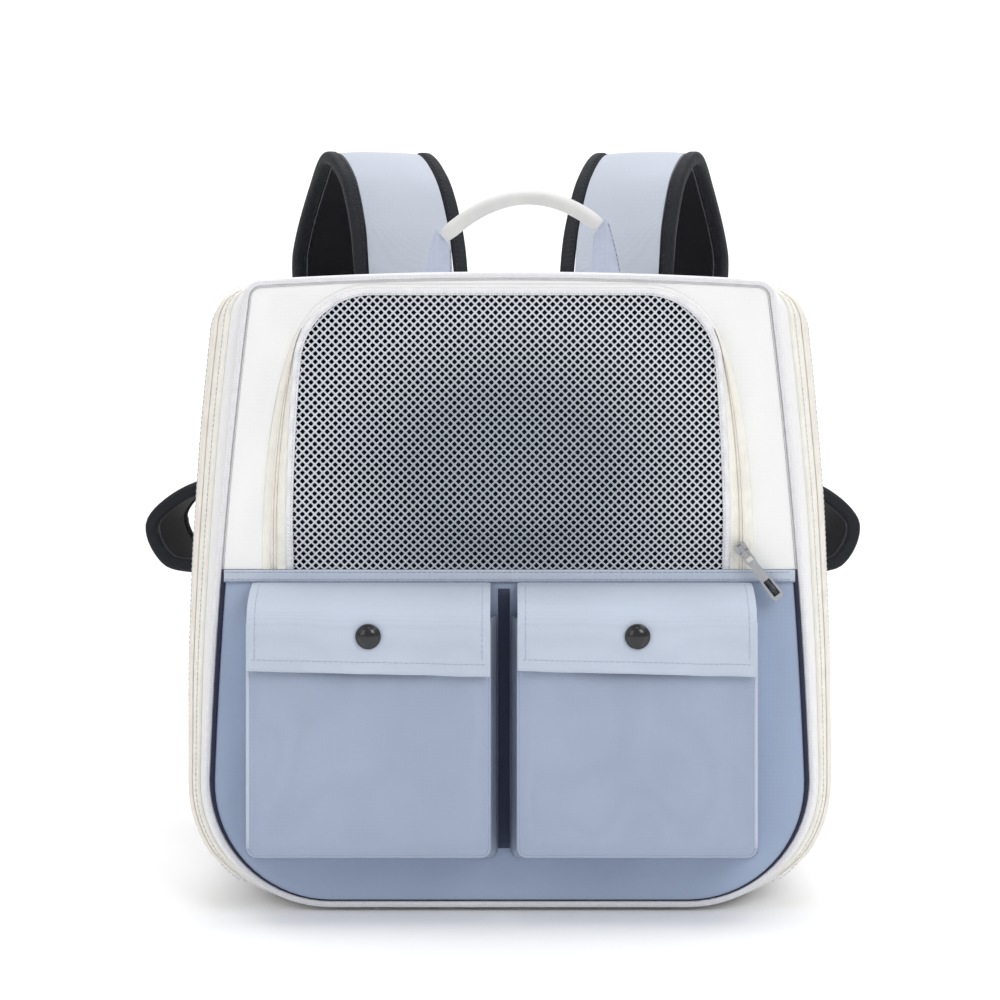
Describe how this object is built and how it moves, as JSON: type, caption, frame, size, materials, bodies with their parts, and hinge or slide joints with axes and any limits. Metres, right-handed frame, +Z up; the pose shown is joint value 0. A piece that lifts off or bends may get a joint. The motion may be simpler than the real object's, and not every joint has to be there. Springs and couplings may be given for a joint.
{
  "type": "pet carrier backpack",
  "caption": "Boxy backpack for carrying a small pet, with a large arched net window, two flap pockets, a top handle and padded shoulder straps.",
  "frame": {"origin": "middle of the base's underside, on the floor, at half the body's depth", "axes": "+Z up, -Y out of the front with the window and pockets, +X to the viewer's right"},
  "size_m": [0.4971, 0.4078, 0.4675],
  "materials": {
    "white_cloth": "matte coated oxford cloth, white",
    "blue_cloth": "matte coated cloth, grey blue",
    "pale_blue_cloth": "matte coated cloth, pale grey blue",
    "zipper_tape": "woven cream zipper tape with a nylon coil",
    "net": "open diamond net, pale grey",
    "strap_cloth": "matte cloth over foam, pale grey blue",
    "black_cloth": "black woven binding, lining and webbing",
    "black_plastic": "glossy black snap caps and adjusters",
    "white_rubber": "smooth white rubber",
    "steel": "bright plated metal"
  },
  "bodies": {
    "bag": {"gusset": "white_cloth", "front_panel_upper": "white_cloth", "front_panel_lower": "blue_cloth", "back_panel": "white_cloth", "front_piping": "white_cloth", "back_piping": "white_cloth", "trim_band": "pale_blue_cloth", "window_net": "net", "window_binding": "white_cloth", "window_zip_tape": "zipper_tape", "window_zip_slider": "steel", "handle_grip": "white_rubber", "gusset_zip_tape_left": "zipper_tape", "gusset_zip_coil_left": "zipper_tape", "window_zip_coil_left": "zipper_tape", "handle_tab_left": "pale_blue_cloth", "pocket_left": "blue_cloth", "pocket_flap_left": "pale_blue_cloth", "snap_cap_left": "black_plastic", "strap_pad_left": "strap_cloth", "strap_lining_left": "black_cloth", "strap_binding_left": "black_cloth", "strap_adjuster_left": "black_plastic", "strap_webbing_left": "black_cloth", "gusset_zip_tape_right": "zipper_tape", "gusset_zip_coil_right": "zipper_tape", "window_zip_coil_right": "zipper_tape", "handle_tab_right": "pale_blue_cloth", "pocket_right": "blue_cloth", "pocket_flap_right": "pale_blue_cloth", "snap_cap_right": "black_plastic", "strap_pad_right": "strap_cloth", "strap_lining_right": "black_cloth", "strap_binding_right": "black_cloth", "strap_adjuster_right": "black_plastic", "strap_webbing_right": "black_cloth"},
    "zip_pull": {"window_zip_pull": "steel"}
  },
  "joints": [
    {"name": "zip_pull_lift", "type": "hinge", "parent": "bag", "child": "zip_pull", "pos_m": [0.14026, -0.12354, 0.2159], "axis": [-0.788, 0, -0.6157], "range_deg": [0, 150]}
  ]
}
--------------------
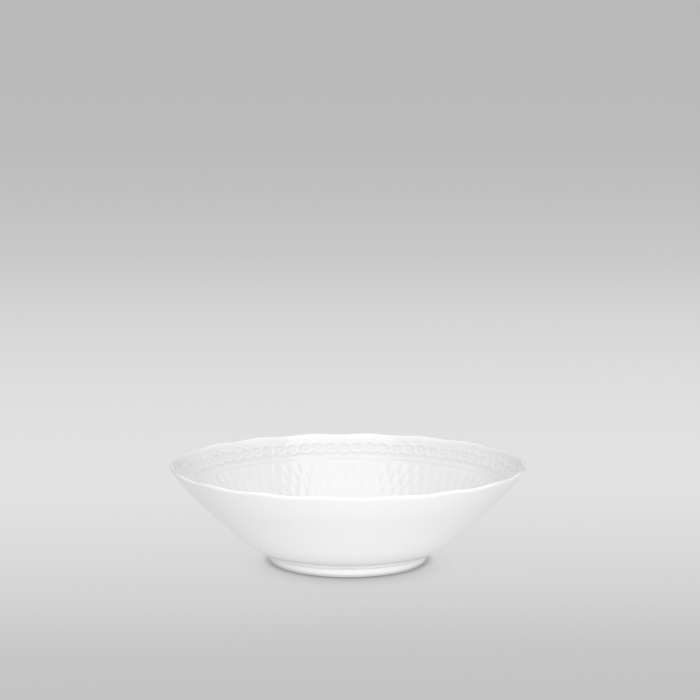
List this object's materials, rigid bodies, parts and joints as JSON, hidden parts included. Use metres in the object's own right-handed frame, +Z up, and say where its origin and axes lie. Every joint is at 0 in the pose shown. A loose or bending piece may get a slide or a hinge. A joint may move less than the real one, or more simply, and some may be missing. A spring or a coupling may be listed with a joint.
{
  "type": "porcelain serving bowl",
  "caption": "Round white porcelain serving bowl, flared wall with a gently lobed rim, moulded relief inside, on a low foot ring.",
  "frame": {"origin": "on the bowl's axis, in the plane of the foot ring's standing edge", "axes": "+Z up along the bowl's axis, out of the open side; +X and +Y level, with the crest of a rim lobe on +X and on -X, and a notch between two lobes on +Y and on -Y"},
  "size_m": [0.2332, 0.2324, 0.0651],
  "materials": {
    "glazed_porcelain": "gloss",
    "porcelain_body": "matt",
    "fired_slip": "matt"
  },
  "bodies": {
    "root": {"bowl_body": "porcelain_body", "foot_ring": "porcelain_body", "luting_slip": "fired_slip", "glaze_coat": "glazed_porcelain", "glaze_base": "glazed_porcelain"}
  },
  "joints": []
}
--------------------
Exercise details: Select every line above that contains the word "bodies", and copy it.

Answer in full:
Describe how this object is built and how it moves, as JSON: type, caption, frame, size, materials, bodies with their parts, and hinge or slide joints with axes and any limits. Metres, right-handed frame, +Z up; the pose shown is joint value 0. A piece that lifts off or bends may get a joint. The motion may be simpler than the real object's, and not every joint has to be there. Springs and couplings may be given for a joint.
  "bodies": {
List this object's materials, rigid bodies, parts and joints as JSON, hidden parts included. Use metres in the object's own right-handed frame, +Z up, and say where its origin and axes lie. Every joint is at 0 in the pose shown. A loose or bending piece may get a slide or a hinge. A joint may move less than the real one, or more simply, and some may be missing. A spring or a coupling may be listed with a joint.
  "bodies": {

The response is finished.